Est-ce que je me trompe, ou cette piscine a la forme d’un pénis ?

(rires) « Nous avions choisi cet hôtel, et alors que nous étions sur le toit pour explorer les environs, nous avons vu tout d’un coup la forme de cette piscine. Nous avons carrément posé la question aux propriétaires, et la femme a soupiré ‘Mon mari…’ (rires) A la moitié du tournage, le producteur exécutif est venu me dire qu’il restait encore un peu de budget, au cas où je voudrais encore quelque chose qui n’était pas prévu au planning.
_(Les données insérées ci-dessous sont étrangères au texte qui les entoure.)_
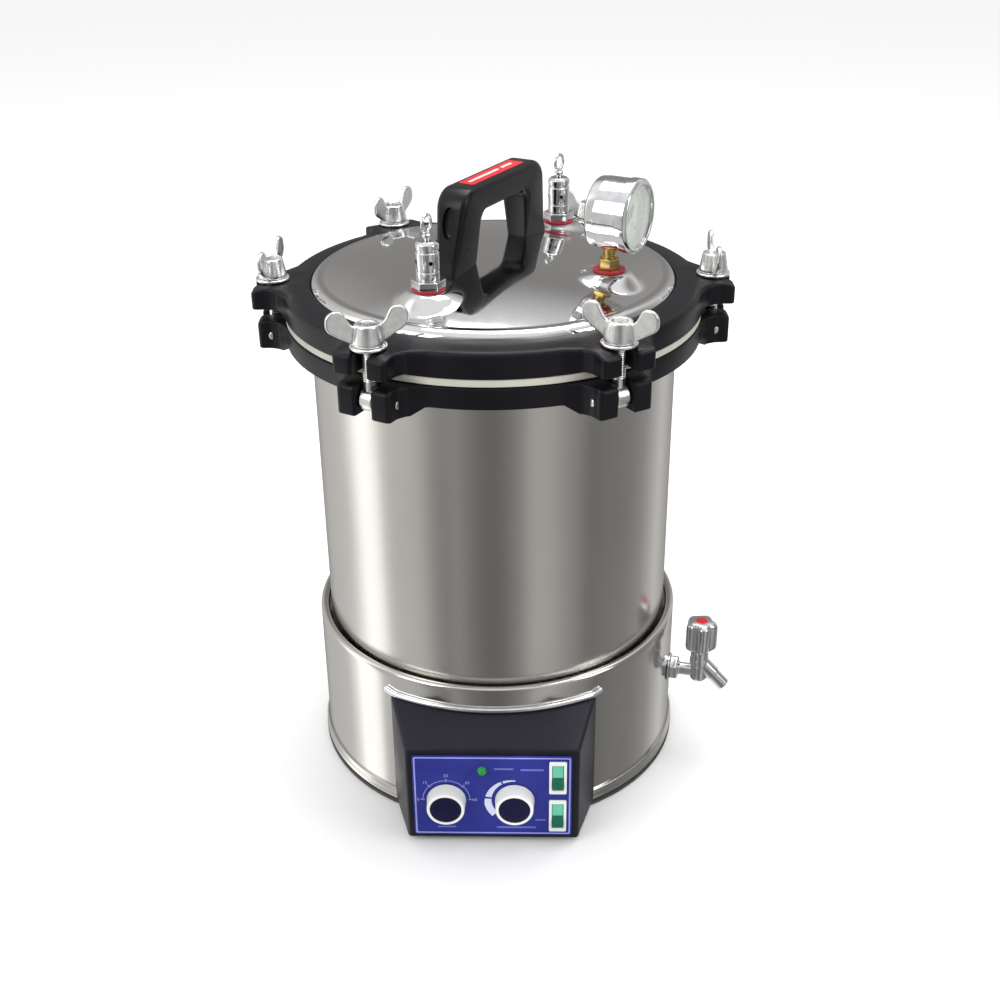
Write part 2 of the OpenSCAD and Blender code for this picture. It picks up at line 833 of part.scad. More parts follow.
module gauge_case() {
    depth = gauge_front - gauge_back;
    color("gainsboro") difference() {
        on_gauge(gauge_back) difference() {
            union() {
                cylinder(r = gauge_r, h = depth - 3);
                translate([0, 0, depth - 3]) cylinder(r1 = gauge_r, r2 = gauge_r - 1.5, h = 3);
            }
            translate([0, 0, 2]) cylinder(r = gauge_r - gauge_wall, h = dial_x - gauge_back - 2);
            translate([0, 0, dial_x - gauge_back - 1])
                cylinder(r = gauge_r - gauge_wall, h = glass_x - dial_x + 2);
            translate([0, 0, glass_x - gauge_back]) cylinder(r = gauge_r - 4, h = 10);
        }
        at_fitting(gauge_turn) translate([0, 0, 400]) cylinder(r = 5, h = 55);
    }
}

module gauge_dial() {
    color("beige") on_gauge(dial_x) {
        difference() {
            cylinder(r = gauge_r - gauge_wall, h = 1);
            translate([0, 0, -1]) cylinder(r = 1.5 + running, h = 4);
        }
    }
}

module gauge_needle() {
    color("black") on_gauge(needle_x) {
        translate([0, 0, -6]) cylinder(r = 1.5, h = 7);
        cylinder(r = 3, h = 1);
        linear_extrude(height = 0.8)
            rotate([0, 0, -45])
                polygon([[-8, -1.5], [0, -2], [18, -0.4], [18, 0.4], [0, 2], [-8, 1.5]]);
    }
}

module gauge_glass() {
    color("lightcyan", 0.35) on_gauge(glass_x) cylinder(r = gauge_r - gauge_wall, h = 1);
}

// ---------- Inside the pot ----------

module basket() {
    slot_h = 130;
    color(steel) difference() {
        turned([[0, basket_z], [basket_r, basket_z], [basket_r, basket_top_z - 3],
            [basket_r + 2, basket_top_z - 3], [basket_r + 2, basket_top_z],
            [basket_r - basket_t, basket_top_z], [basket_r - basket_t, basket_z + basket_t],
            [0, basket_z + basket_t]]);
        for (i = [0:basket_slots - 1])
            rotate([0, 0, 360 / basket_slots * i])
                translate([basket_r - 10, -6, basket_z + 30])
                    cube([20, 12, slot_h]);
    }
}

module trivet() {
    hole_n = 12;
    color(steel) {
        difference() {
            translate([0, 0, trivet_z]) cylinder(r = trivet_r, h = trivet_t);
            for (i = [0:hole_n - 1])
                rotate([0, 0, 360 / hole_n * i])
                    translate([90, 0, trivet_z - 1])
                        cylinder(r = 12, h = 5);
            translate([0, 0, trivet_z - 1]) cylinder(r = 30, h = 5);
        }
        for (a = [15:120:255])
            rotate([0, 0, a])
                translate([115, 0, pot_floor_z + pot_wall])
                    cylinder(r = 5, h = trivet_z - pot_floor_z - pot_wall + 0.5, $fn = 32);
    }
}

base_shell();
base_plate();
foot_ring();
heater();
cable_gland();
control_box();
front_panel();
panel_lamp();
timer_unit();
thermostat_unit();
knob(timer_x);  // timer_knob
knob_cap(timer_x);  // timer_cap
knob(temp_x);  // temp_knob
knob_cap(temp_x);  // temp_cap
switch_frames();
rocker(switch_upper_z);  // rocker_upper
rocker(switch_lower_z);  // rocker_lower
tap_nut();
tap_body();
tap_knob();
drain_pipe();
pot();
pot_ring();
lid_gasket();
hinge_pins();
eye_bolt(1);  // eye_bolt_1
eye_bolt(2);  // eye_bolt_2
eye_bolt(3);  // eye_bolt_3
eye_bolt(4);  // eye_bolt_4
eye_bolt(5);  // eye_bolt_5
eye_bolt(6);  // eye_bolt_6
washer(1);  // washer_1
washer(2);  // washer_2
washer(3);  // washer_3
washer(4);  // washer_4
washer(5);  // washer_5
washer(6);  // washer_6
wing_nut(1);  // wing_nut_1
wing_nut(2);  // wing_nut_2
wing_nut(3);  // wing_nut_3
wing_nut(4);  // wing_nut_4
wing_nut(5);  // wing_nut_5
wing_nut(6);  // wing_nut_6
lid();
lid_ring();
handle();
fitting_gaskets();
valve_body(safety_turn);  // safety_body
valve_spring(safety_turn);  // safety_spring
valve_stem(safety_turn);  // safety_stem
valve_body(release_turn);  // release_body
valve_spring(release_turn);  // release_spring
valve_stem(release_turn);  // release_stem
gauge_fitting();
gauge_case();
gauge_dial();
gauge_needle();
gauge_glass();
basket();
trivet();
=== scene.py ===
import math

import bmesh
import bpy
from mathutils import Matrix, Vector
from mathutils.geometry import delaunay_2d_cdt


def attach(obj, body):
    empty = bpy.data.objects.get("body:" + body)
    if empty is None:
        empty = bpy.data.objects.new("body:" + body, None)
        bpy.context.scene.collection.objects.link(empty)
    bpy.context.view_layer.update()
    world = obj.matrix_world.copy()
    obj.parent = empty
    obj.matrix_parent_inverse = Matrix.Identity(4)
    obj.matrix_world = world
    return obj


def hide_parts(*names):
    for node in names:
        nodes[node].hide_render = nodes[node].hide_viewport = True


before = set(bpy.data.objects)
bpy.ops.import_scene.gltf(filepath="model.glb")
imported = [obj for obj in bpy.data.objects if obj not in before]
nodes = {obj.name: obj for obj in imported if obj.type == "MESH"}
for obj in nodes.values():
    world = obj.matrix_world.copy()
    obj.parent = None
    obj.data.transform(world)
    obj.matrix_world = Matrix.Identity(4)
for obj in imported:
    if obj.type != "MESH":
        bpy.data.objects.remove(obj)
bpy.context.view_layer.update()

# Sizes below are in millimetres, in the CAD's frame. Meshes are scaled to metres as they are made.
MM = 0.001
POT_TURN = 1.9
CLAMPS = 6
PIN_R, PIN_Z = 170.5, 372
SLOT_HALF, EAR_HALF, PIN_HALF = 6.5, 22, 22.6
EYE_HALF = 5.4
RING_R = 161.7
SHELL_R = 152
LID_R = 141
DOME_R = 137
FITTING_R = 98.5
FITTING_Z = 431.8
GAUGE_Z = 473
HANDLE_TOP = 491
TAP_R, TAP_Z, TAP_TURN = 178, 71, -13
PANEL_Y = -179.5
TIMER_X, TEMP_X, KNOB_Z = -36, 17.4, 44
SWITCH_X, SWITCH_Z = 51, (66.5, 29.3)
rad = math.radians


def turn_z(degrees):
    return Matrix.Rotation(rad(degrees), 4, "Z")


def move(x, y, z):
    return Matrix.Translation((x, y, z))


# ---------------------------------------------------------------- materials


def new_material(name, colour, metallic=0.0, roughness=0.5, **sockets):
    material = bpy.data.materials.new(name)
    material.use_nodes = True
    shader = material.node_tree.nodes["Principled BSDF"]
    shader.inputs["Base Color"].default_value = (*colour, 1)
    shader.inputs["Metallic"].default_value = metallic
    shader.inputs["Roughness"].default_value = roughness
    for socket, value in sockets.items():
        shader.inputs[socket.replace("_", " ")].default_value = value
    return material


def add(material, kind, **values):
    node = material.node_tree.nodes.new(kind)
    for key, value in values.items():
        setattr(node, key, value)
    return node


def link(material, source, target):
    material.node_tree.links.new(source, target)


def noise(material, scale, detail=3.0, stretch=(1, 1, 1), vector=None):
    """A noise pattern in the object's own space, stretched along its axes."""
    if vector is None:
        vector = add(material, "ShaderNodeTexCoord").outputs["Object"]
    mapping = add(material, "ShaderNodeMapping")
    mapping.inputs["Scale"].default_value = stretch
    link(material, vector, mapping.inputs["Vector"])
    pattern = add(material, "ShaderNodeTexNoise")
    pattern.inputs["Scale"].default_value = scale
    pattern.inputs["Detail"].default_value = detail
    link(material, mapping.outputs["Vector"], pattern.inputs["Vector"])
    return pattern.outputs["Fac"]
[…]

J’ai sauté sur l’occasion : ‘La piscine, filmée par un drone !’. » (rires)

‘How to Have Sex’ sort en salles aujourd’hui.

How to Have Sex

Tara — ou Taz, si vous voulez — a 16 ans et vient de terminer les examens GSCE. En attendant ses résultats, elle s’envole pour la Grève avec ses amies Skye et Em. Objectif des vacances : faire la fête, boire… et, qui sait, séduire un garçon, ce qui pour Tara, encore vierge, n’est pas évident, mais soit. Très vite, elles se lient d’amitié avec Badger, Paddy et quelques autres Britanniques qui logent juste à côté. Et puis ça dérape. ‘How to Have Sex’ montre une ambiance joyeuse et colorée, où tout le monde hurle son envie de s’amuser, mais on sent dès le début une sorte de gêne, comme si les personnages essayaient de se convaincre eux-mêmes que tout est OK. Avec pour conséquence qu’ils ne veulent pas l’admettre quand ça dérape vraiment. La réalisatrice Molly Manning Walker vous plonge complètement dans ce monde artificiel de personnages mal assurés et fait en sorte que vous compatissiez avec tous. Tant le personnage principal brisé que les personnes qui abusent d’elle. Un premier film très réussi.